Insider

Lula’s campaign social media guru exposed by recording

Lula's campaign social media guru exposed by recording
An unknown lawyer less than six years ago, André Janones amassed a huge social media following, a seat in Congress, and helped to decide a presidential election. Photo: Tomaz Silva/ABr

An audio recording published on Monday by news website Metrópoles shows Congressman André Janones, a savvy social media user who played a key role in President Luiz Inácio Lula da Silva’s 2022 campaign, demanding an aide to surrender part of their salary to pay for his campaign expenses. 

“Some people here, who I will talk to in private later, will receive a little extra salary. And they will help me pay the leftover bills from my mayoral campaign,” Mr. Janones says in the recording. According to Metrópoles, the conversation was recorded by a former aide during a February 2019 meeting. 

Mr. Janones said his words were taken “out of context.”

André Janones unsuccessfully ran for mayor in his hometown of Ituiutaba, in Minas Gerais, in 2016. He later won a House seat in 2018 and was re-elected last year with 60,000 more votes than the first time, becoming the second best-voted congressman in his state.

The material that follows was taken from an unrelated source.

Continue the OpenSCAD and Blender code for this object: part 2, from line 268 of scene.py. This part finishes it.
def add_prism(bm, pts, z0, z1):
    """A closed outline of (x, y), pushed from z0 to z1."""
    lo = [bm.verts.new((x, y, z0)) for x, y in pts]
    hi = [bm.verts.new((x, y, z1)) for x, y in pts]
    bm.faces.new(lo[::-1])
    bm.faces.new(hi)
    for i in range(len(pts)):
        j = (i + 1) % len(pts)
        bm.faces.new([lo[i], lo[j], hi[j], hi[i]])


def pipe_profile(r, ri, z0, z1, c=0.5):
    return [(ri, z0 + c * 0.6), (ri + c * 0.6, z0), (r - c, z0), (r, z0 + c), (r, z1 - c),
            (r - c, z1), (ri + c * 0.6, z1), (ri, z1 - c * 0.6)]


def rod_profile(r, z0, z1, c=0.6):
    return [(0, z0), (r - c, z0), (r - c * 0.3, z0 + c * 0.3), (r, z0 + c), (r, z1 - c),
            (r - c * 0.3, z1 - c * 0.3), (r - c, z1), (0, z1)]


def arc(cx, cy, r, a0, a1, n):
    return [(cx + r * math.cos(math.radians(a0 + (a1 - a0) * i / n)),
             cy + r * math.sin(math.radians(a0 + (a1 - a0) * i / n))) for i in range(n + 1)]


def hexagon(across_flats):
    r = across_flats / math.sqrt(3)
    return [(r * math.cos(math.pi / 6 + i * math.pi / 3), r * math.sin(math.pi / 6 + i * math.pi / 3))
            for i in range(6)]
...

Mr. Janones first rose to national fame urging Brazilians to support the 2018 truckers’ strike against the government of then-President Michel Temer, whom he called a “bum.” 

After being elected, he increased his digital footprint by performing long live talks on social media about how to enroll in government welfare programs — which he did not help design nor was a major player in getting them passed in Congress. 

Mr. Janones currently has over 8 million followers on Facebook, 2.3 million on Instagram, and over 1 million on X (formerly known as Twitter).

His rapid-firing social media artillery was a huge asset to the Lula campaign, responding to the far-right’s digital low blows with equally vicious responses. Mr. Janones took the opportunity on several episodes during the campaign to call former President Jair Bolsonaro, who ran for re-election against Lula, a “confessed” pedophile and a “sexual pervert.”

Congressman Janones said that the audio recordings are not substantial and, for this reason, did not materialize into a formal criminal complaint.

The practice of siphoning off taxpayer money by hiring people who agree to kick back a share of their salary is known in Brazil as rachadinha. Former president Jair Bolsonaro and two of his sons were under investigation for such practice.